The big secret that is slowly but surely becoming revealed to the public is that these peace agreements with UAE, now Bahrain, and soon Oman and Saudi Arabia are simply an acknowledgement of ongoing behind-the-scenes relationships that have existed between Israel and the Gulf countries.

The obstacle to open peace all these decades has been the inflexible position of the Palestinians who are still a problem and the one issue that will conceivably painfully slow down this breakthrough process toward full normalization with the Arab countries in the region.

A link to the agreements can be found online. There will be somewhat of a bumpy road ahead inside Israel, as the agreements have to be voted on by Netanyahu’s cabinet and by the full Knesset eventually. According to reports emanating from Washington, the agreements between both the UAE and Bahrain will be phased in over a number of years so as to assure, from the Arab perspective, that Israel does not implement sovereignty over Judea and Samaria which was the plan just a few months ago. This is a disappointment to the settler community where sovereignty is long overdue.

At this moment, it is not the details that are all that important. Right now, the objective is making certain that President Trump is reelected so the peace plans can proceed to be negotiated and effectuated uninterruptedly.

We need to understand that a major part of the Arab motivation here is to align themselves with Israel and the U.S. so as to block Iran’s hegemony and domination of the Middle East. An important step in the direction of achieving these objectives was President Trump’s withdrawal from the nuclear deal with Iran that was so vociferously opposed by Israel and the Gulf countries.

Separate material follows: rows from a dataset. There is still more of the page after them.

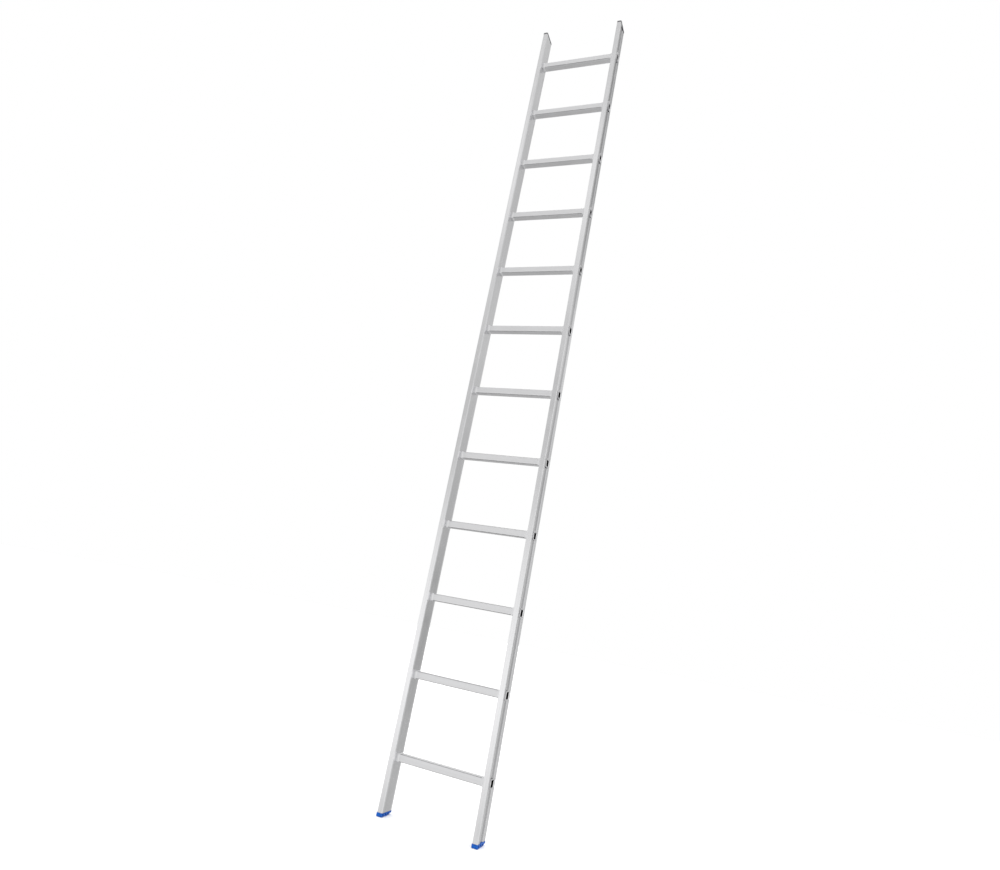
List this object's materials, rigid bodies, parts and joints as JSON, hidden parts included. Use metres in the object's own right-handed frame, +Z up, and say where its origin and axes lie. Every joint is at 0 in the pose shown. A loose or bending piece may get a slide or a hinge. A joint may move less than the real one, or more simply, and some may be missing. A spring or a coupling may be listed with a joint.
{
  "type": "leaning ladder",
  "caption": "Single-section straight aluminium leaning ladder: box-section rails with a channel down the outer face, swaged square tube rungs, blue plastic feet and dark end caps.",
  "frame": {"origin": "on the ground plane of the soles, midway between the rails and midway through their depth", "axes": "+Z up along the rails, +X across the ladder to the climber's right, +Y away from the climber, towards the wall that it leans on"},
  "size_m": [0.386, 0.0712, 3.4558],
  "materials": {
    "rail_aluminium": "mill-finish extrusion, satin, with fine lines along its length",
    "rung_aluminium": "mill-finish extruded tube, satin, ribbed tread",
    "foot_plastic": "blue moulded plastic, lightly textured, semi-matt",
    "cap_plastic": "dark grey moulded plastic, fine texture"
  },
  "bodies": {
    "root": {"left_rail": "rail_aluminium", "right_rail": "rail_aluminium", "rung_01": "rung_aluminium", "rung_02": "rung_aluminium", "rung_03": "rung_aluminium", "rung_04": "rung_aluminium", "rung_05": "rung_aluminium", "rung_06": "rung_aluminium", "rung_07": "rung_aluminium", "rung_08": "rung_aluminium", "rung_09": "rung_aluminium", "rung_10": "rung_aluminium", "rung_11": "rung_aluminium", "rung_12": "rung_aluminium", "left_foot": "foot_plastic", "right_foot": "foot_plastic", "left_cap": "cap_plastic", "right_cap": "cap_plastic"}
  },
  "joints": []
}
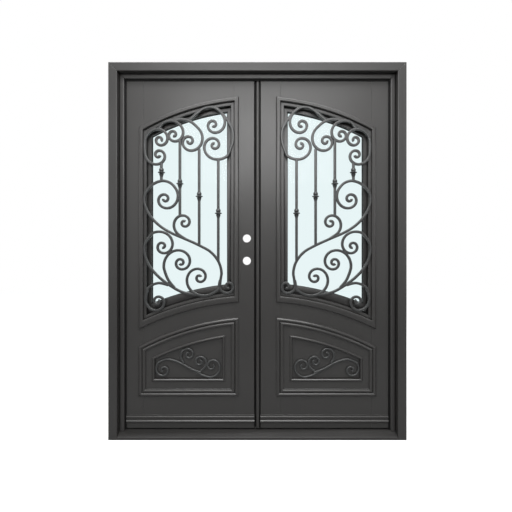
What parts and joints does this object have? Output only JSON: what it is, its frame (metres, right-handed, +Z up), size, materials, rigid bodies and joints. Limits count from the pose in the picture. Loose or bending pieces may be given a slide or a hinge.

Upon the cancellation of that agreement by President Trump, former Secretary of State John Kerry said the result of that move would mean that Israel would become isolated and a pariah in the region. What is happening now is the direct opposite of that, and just an additional illustration of the Obama administration’s failed policies across the board.

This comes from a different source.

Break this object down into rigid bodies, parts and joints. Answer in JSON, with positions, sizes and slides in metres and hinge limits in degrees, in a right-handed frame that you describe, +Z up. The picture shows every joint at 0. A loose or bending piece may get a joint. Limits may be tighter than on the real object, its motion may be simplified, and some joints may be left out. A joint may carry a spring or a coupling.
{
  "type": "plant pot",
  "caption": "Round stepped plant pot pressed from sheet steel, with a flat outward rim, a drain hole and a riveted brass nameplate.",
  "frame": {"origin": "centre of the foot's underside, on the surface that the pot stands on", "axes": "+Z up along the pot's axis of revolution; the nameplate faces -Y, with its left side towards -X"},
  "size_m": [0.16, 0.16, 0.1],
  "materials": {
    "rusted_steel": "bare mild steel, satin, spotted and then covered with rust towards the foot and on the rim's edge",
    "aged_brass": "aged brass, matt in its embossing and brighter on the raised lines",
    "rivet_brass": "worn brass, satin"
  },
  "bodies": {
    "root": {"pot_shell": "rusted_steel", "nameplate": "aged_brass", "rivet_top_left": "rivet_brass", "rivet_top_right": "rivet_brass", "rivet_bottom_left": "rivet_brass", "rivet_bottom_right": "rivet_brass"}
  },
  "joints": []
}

So while these are moves with global implication, the captivating thing about it is how it will impact this tiny Jewish community in Bahrain and the Nonoo family specifically. As it was explained, the remnant of the Bahraini Jewish community consists of traditional Jews with no opportunity to have received any kind of real Jewish education. For example, Ebrahim said, when they gather for services in their shul, they pray in Arabic. Hopefully, over the short term, that will change.

Ebrahim Nonoo says that the original family name was Pinchas and that it was changed at some point as they settled in Bahrain. The origins of the family are mostly in Iran and Iraq.

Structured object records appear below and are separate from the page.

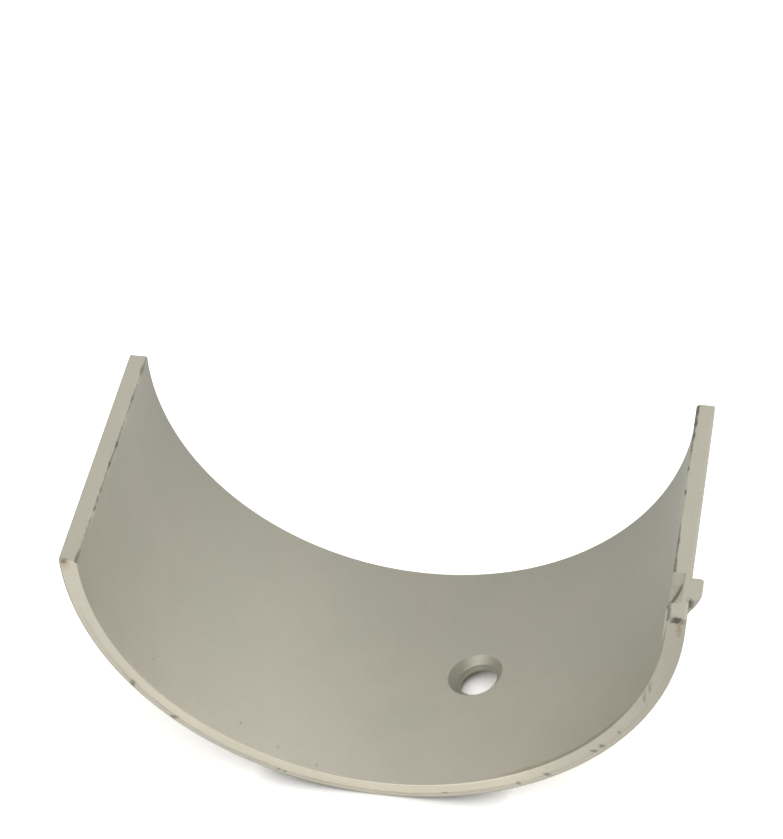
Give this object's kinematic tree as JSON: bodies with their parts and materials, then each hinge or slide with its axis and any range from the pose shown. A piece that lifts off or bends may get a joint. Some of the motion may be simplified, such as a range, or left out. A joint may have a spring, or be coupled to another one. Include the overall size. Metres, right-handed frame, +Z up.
{
  "type": "engine bearing shell",
  "caption": "Half of a split plain bearing: a thin steel half ring with a countersunk oil hole and a pressed locating tang at one joint face.",
  "frame": {"origin": "on the journal's axis, half way along the shell, in the plane of the two joint faces", "axes": "+X across the joint faces towards the one with the locating tang, +Y along the journal away from the tang's end, +Z up, out of the open side of the half ring"},
  "size_m": [0.0663, 0.032, 0.0325],
  "materials": {
    "bearing_metal": "satin grey bearing metal, finely bored inside, with ground joint faces"
  },
  "bodies": {
    "root": {"bearing_shell": "bearing_metal"}
  },
  "joints": []
}
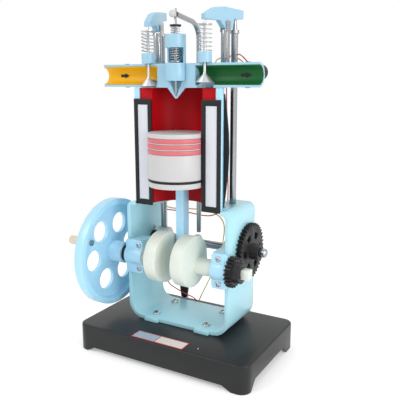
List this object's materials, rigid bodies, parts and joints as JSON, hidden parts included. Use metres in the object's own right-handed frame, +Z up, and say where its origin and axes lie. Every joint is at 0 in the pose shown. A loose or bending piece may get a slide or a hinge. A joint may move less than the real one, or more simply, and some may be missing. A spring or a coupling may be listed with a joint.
{
  "type": "petrol engine model",
  "caption": "Cut-away four-stroke petrol engine model on a base: crankshaft with flywheel handle, piston in a sectioned cylinder, geared camshaft, push rods, rockers, valves and injector",
  "frame": {"origin": "centre of the whole part seen from above, at the surface it stands on", "axes": "+X to the gear side, -Y the cut front, +Z up"},
  "size_m": [0.247, 0.153, 0.4069],
  "materials": {
    "base_plastic": "black moulded base, semi-gloss",
    "blue_plastic": "light-blue moulded plastic, semi-gloss",
    "liner_red": "dark red painted liner",
    "section_black": "black trim",
    "panel_white": "pale cut-face panels",
    "port_yellow": "yellow port lining",
    "port_green": "green port lining",
    "chrome_metal": "bright plated metal",
    "crank_white": "milky moulded plastic",
    "gear_black": "black moulded gears",
    "knob_cream": "cream handle",
    "piston_white": "white piston",
    "ring_pink": "red painted piston rings",
    "valve_white": "satin valves",
    "spring_steel": "wire springs",
    "wire_red": "red insulated wire",
    "wire_yellow": "yellow insulated wire"
  },
  "bodies": {
    "root": {"base": "base_plastic", "crankcase_frame": "blue_plastic", "left_bearing_cap": "blue_plastic", "right_bearing_cap": "blue_plastic", "cylinder_block": "blue_plastic", "cylinder_liner": "liner_red", "left_section_frame": "section_black", "right_section_frame": "section_black", "left_section_panel": "panel_white", "right_section_panel": "panel_white", "rear_jacket": "section_black", "cylinder_head": "blue_plastic", "intake_port": "port_yellow", "exhaust_port": "port_green", "intake_valve_guide": "blue_plastic", "exhaust_valve_guide": "blue_plastic", "injector_body": "blue_plastic", "intake_rocker_post": "chrome_metal", "exhaust_rocker_post": "chrome_metal", "intake_push_rod_tube": "chrome_metal", "exhaust_push_rod_tube": "chrome_metal", "intake_lamp": "section_black", "exhaust_lamp": "section_black", "switch_body": "chrome_metal", "red_wire": "wire_red", "yellow_wire": "wire_yellow", "intake_valve_spring": "spring_steel", "exhaust_valve_spring": "spring_steel", "needle_spring": "spring_steel", "top_spring": "spring_steel"},
    "crankshaft": {"left_crank_web": "crank_white", "right_crank_web": "crank_white", "crank_pin": "chrome_metal", "flywheel": "blue_plastic", "crank_gear": "gear_black", "handle_spindle": "chrome_metal"},
    "knob": {"handle_knob": "knob_cream"},
    "dowel": {"crank_dowel": "chrome_metal"},
    "piston_body": {"piston": "piston_white", "compression_ring_1": "ring_pink", "compression_ring_2": "ring_pink", "compression_ring_3": "ring_pink", "oil_ring": "section_black"},
    "rod_body": {"connecting_rod": "blue_plastic", "wrist_pin": "chrome_metal"},
    "camshaft_body": {"camshaft": "chrome_metal", "intake_cam": "crank_white", "pump_cam": "crank_white", "exhaust_cam": "crank_white", "cam_gear": "gear_black"},
    "intake_rod": {"intake_push_rod": "chrome_metal"},
    "intake_rocker_body": {"intake_rocker": "blue_plastic"},
    "intake_valve_body": {"intake_valve": "valve_white"},
    "exhaust_rod": {"exhaust_push_rod": "chrome_metal"},
    "exhaust_rocker_body": {"exhaust_rocker": "blue_plastic"},
    "exhaust_valve_body": {"exhaust_valve": "valve_white"},
    "injector": {"injector_needle": "chrome_metal", "injector_arm": "chrome_metal", "injector_knob": "piston_white"},
    "switch_arm": {"switch_lever": "section_black"}
  },
  "joints": [
    {"name": "crankshaft_turn", "type": "hinge", "parent": "root", "child": "crankshaft", "pos_m": [0.006, -0.00923, 0.115], "axis": [1, 0, 0], "continuous": true},
    {"name": "handle_knob_spin", "type": "hinge", "parent": "crankshaft", "child": "knob", "pos_m": [0.006, -0.05012, 0.13495], "axis": [1, 0, 0], "continuous": true},
    {"name": "crank_dowel_turn", "type": "hinge", "parent": "crankshaft", "child": "dowel", "pos_m": [0.006, -0.00329, 0.11002], "axis": [1, 0, 0], "continuous": true},
    {"name": "piston_turn", "type": "hinge", "parent": "dowel", "child": "piston_body", "pos_m": [0.006, -0.00923, 0.10504], "axis": [1, 0, 0], "continuous": true},
    {"name": "connecting_rod_turn", "type": "hinge", "parent": "crankshaft", "child": "rod_body", "pos_m": [0.006, 0.00265, 0.10504], "axis": [1, 0, 0], "continuous": true},
    {"name": "camshaft_turn", "type": "hinge", "parent": "root", "child": "camshaft_body", "pos_m": [0.006, 0.03783, 0.12717], "axis": [1, 0, 0], "continuous": true},
    {"name": "intake_push_rod_lift", "type": "slide", "parent": "root", "child": "intake_rod", "axis": [0, 0, 1], "range_m": [-0.00208, 0.00028], "stiffness_N_per_m": 100},
    {"name": "intake_rocker_turn", "type": "hinge", "parent": "root", "child": "intake_rocker_body", "pos_m": [-0.03905, 0.0227, 0.387], "axis": [0.9675, 0.2529, 0], "range_deg": [-7.84, 1.24]},
    {"name": "intake_valve_lift", "type": "slide", "parent": "root", "child": "intake_valve_body", "axis": [0, 0, 1], "range_m": [-0.00065, 0.00445], "deforming": ["intake_valve_spring"]},
    {"name": "exhaust_push_rod_lift", "type": "slide", "parent": "root", "child": "exhaust_rod", "axis": [0, 0, 1], "range_m": [0, 0.00237], "stiffness_N_per_m": 100},
    {"name": "exhaust_rocker_turn", "type": "hinge", "parent": "root", "child": "exhaust_rocker_body", "pos_m": [0.05105, 0.0227, 0.387], "axis": [0.9675, -0.2529, 0], "range_deg": [-0.2, 8.88]},
    {"name": "exhaust_valve_lift", "type": "slide", "parent": "root", "child": "exhaust_valve_body", "axis": [0, 0, 1], "range_m": [-0.00505, 0.00005], "deforming": ["exhaust_valve_spring"]},
    {"name": "injector_lift", "type": "slide", "parent": "root", "child": "injector", "axis": [0, 0, 1], "range_m": [0, 0.002], "stiffness_N_per_m": 150, "deforming": ["needle_spring", "top_spring"]},
    {"name": "switch_lever_tilt", "type": "hinge", "parent": "root", "child": "switch_arm", "pos_m": [-0.0295, 0.06498, 0.0378], "axis": [1, 0, 0], "range_deg": [-8, 8]}
  ],
  "couplings": [
    {"joint": "camshaft_turn", "follows": "crankshaft_turn", "ratio": -0.5},
    {"joint": "crank_dowel_turn", "follows": "crankshaft_turn", "ratio": -2},
    {"joint": "piston_turn", "follows": "crankshaft_turn", "ratio": 1},
    {"joint": "connecting_rod_turn", "follows": "crankshaft_turn", "ratio": -1},
    {"joint": "intake_rocker_turn", "follows": "intake_push_rod_lift", "rad_per_m": 63.967},
    {"joint": "intake_valve_lift", "follows": "intake_push_rod_lift", "ratio": -2.1109},
    {"joint": "exhaust_rocker_turn", "follows": "exhaust_push_rod_lift", "rad_per_m": 63.967},
    {"joint": "exhaust_valve_lift", "follows": "exhaust_push_rod_lift", "ratio": -2.1109}
  ]
}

Before the War of Independence in 1948, after the establishment of the state of Israel, the Jewish community in Bahrain consisted of about 800 members. Following Israeli independence there were riots in Bahrain, as in other Arab countries. The synagogue in Bahrain was burned and destroyed. Most of Bahrain’s Jews fled to Israel but this is the remnant. “We are Arabs who live in Bahrain and we are Jews,” Ebraham says.

Ebrahim Nonoo says that there is incredible religious diversity in Bahrain, with active Christian and Hindu communities. The Judaism that remains or exists in Bahrain is the result of the arrival of a man named Jacob Cohen from Bombay, India. Cohen was a rabbi who created a Jewish presence on the island. Bahrain is rich in pearls and a source that allows those in the industry to ship pearls from the Gulf to India. Ebrahim Nonoo says that one of the most active families in the pearl trade was the Cartier family who hailed from France. He says that the Cartiers built the first shul in Bahrain many years ago. I asked if he knew whether Cartier was Jewish, and he said he was unaware if they were Jews.

This is the beginning of a long process. Israel and these Muslim countries have been estranged from one another as a matter of accepted historical reality. These new moves are changing a reality that has existed forever. It doesn’t happen overnight or in any kind of magical fashion.

Until recently, a reference to Israel’s relationship with most of the Arab world was more about war than anything else. Now we are watching the words of the prophet Isaiah come alive: “And He shall judge among the nations and shall rebuke many people; and they shall beat their swords into plowshares and their spears into pruning hooks; nation shall not lift up sword against nation. Neither shall they learn war anymore.”